There's a proverb in Japan that gets dragged out for every New Year... just a few days after the resolutions are made, the gym memberships bought, and the muscles start to stiffen up. Mikka bouzu, the 3 day monk. It means becoming a Buddhist monk is tough, but most people can hold on for about three days. That is to say anything is doable for three days, but it's that day 4 that's the real killer.
I remember the crowded boardwalk on Long Beach's Alamitos Beach, New Year's days past. Joggers and walkers pushing past each other in shiny new workout clothes--wired with a new ipod that doubled as a pulse reader and body mass indicator. Most of them are home today on the couch with a jar of Tiger Balm watching football. We won't see them until next January 1st.
Here in Japan it's not much different. The New Year signals change, an opportunity to cast off whatever prevents financial growth, activity, health, whatever. Everyone has some idea what they would like to change, or start or finish.
Of course, some scoff at the artificial arbitrariness of the New Year. After all what's so different? The sun still rises and sets, it's still cold, the ozone layer is still disappearing, we're all still getting sauteed by global warming. So why make any resolutions at all?
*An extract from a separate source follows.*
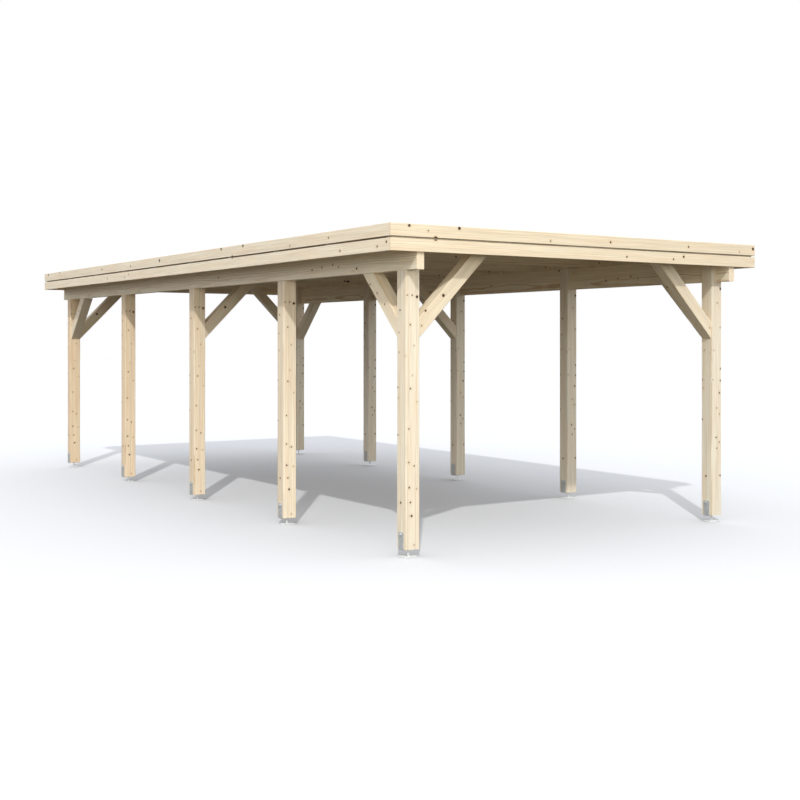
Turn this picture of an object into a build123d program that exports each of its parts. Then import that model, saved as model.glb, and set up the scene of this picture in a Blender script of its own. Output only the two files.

I confess to be a product of society. I relish the opportunity to drop old habits for new ones. I love to stand in front of the mirror, suck in my chest and tell myself: "in 30 days you're going to look like Brad Pitt." But I don't want to be a Mikka Bouzu, so this year I'm starting off the new year right. I'm starting on Day 4. That way I can extend my resolution at least until day 7. And a 7 day monk is 4 days better than a 3 day monk. It's fuzzy math, I know but at least for those three days from the 4-7th I'll be jogging alone on the boardwalk.